7 = (ftm – /3(lfti + If to x DR/ (or + DR))) /TF:

6 = a x dr/(0R + dr).

The Archive record includes a copy of Donald’s mimeographed form.

Donald said of his program as an afterthought:

Alas, I have been unable to find any copies of the original program, nor do I recall who carried on with it after I left for graduate school.

My formula for PC should not be taken too seriously. I kept fiddling with it, and never really believed that it was rigorously correct. This work was done long before I had ever heard of Markov processes.

I communicated details of this work to some people at Marquette University in the early 1960s. But it has almost surely had no influence on subsequent applications of computers to sports, except perhaps to stimulate others to do better.

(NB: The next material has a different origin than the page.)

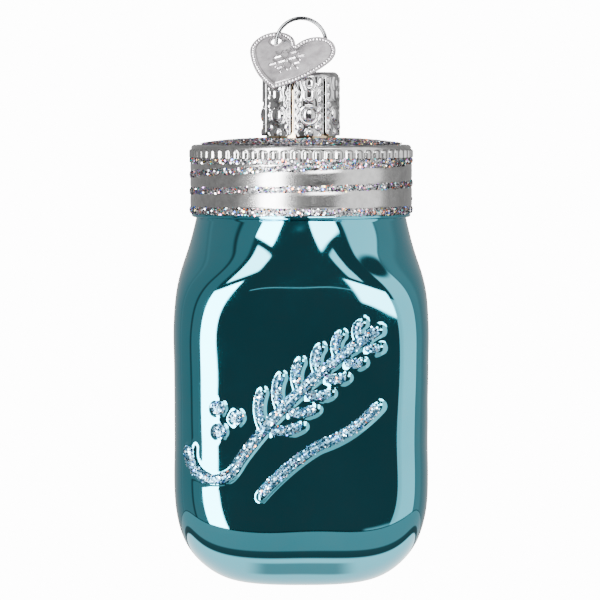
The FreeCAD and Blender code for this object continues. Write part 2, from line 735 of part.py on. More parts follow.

By 1995, professional basketball teams were using computers routinely … (My emphasis)

Analysing Performance

Donald started his basketball analysis at Case fourteen years after Lloyd Messersmith’s dissertation was submitted for examination. In the intervening years there had been significant breakthroughs in computational methods.

A decade after Donald’s experiences at Case, another computer scientist Anatolij Zelentsov was exploring the use of computers in the analysis of association football. This was another iteration in the computerised notation and analysis of performance that provided a ‘functional readiness’ measure for each player coached by Valerij Lobanovs’kyj at Dynamo Kiev.

We are fortunate that we have Donald’s account of his work. You might find Chapter 11 of Donald’s interview on the Web of Stories of particular interest. In it he describes in detail his work at Case.

I found it fascinating to listen to the reflections of his early days in computing after a lifetime of engagement in computer science and the author of The Art of Computer Programming.

I am profoundly sorry it has taken me so long to write about his work. I hope it adds to our knowledge of our origins.